### WHAT YOU HAVE TO DO
Reproduce exactly the lines of the material beneath, from the line that contains "Write the OpenSCAD" to the line that contains "the row frame.", both included, and no other lines.

### SUPPLIED INFORMATION
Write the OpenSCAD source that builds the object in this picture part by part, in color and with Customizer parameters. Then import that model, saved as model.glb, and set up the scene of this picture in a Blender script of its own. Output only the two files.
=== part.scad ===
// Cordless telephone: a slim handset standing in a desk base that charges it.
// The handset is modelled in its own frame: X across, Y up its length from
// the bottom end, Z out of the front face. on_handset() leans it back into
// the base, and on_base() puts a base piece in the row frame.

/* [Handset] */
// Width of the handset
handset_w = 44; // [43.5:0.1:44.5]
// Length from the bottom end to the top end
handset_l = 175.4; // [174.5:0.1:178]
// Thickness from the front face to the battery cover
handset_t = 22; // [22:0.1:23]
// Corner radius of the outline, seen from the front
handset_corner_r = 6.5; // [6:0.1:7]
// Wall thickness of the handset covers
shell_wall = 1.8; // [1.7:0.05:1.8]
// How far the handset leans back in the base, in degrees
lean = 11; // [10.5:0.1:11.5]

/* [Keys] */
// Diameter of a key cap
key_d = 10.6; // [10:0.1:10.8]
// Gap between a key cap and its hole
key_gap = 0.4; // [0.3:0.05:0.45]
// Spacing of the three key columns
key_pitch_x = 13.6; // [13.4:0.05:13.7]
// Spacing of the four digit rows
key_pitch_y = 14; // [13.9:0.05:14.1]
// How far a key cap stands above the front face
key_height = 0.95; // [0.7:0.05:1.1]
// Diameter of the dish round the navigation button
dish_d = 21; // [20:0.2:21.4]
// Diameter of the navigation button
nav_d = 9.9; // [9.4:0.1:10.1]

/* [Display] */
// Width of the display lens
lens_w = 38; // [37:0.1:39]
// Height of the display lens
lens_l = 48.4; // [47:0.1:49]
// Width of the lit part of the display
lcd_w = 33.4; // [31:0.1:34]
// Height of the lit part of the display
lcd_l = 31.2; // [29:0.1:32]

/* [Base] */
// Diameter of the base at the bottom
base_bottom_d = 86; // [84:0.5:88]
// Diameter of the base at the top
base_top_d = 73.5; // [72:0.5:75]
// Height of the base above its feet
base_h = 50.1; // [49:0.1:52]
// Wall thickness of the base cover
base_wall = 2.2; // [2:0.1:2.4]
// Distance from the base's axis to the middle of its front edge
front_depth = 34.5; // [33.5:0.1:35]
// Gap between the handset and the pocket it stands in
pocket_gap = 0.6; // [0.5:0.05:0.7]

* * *

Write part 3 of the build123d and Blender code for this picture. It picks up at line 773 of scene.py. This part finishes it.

### EXERCISE ANSWER
Write the OpenSCAD source that builds the object in this picture part by part, in color and with Customizer parameters. Then import that model, saved as model.glb, and set up the scene of this picture in a Blender script of its own. Output only the two files.
=== part.scad ===
// Cordless telephone: a slim handset standing in a desk base that charges it.
// The handset is modelled in its own frame: X across, Y up its length from
// the bottom end, Z out of the front face. on_handset() leans it back into
// the base, and on_base() puts a base piece in the row frame.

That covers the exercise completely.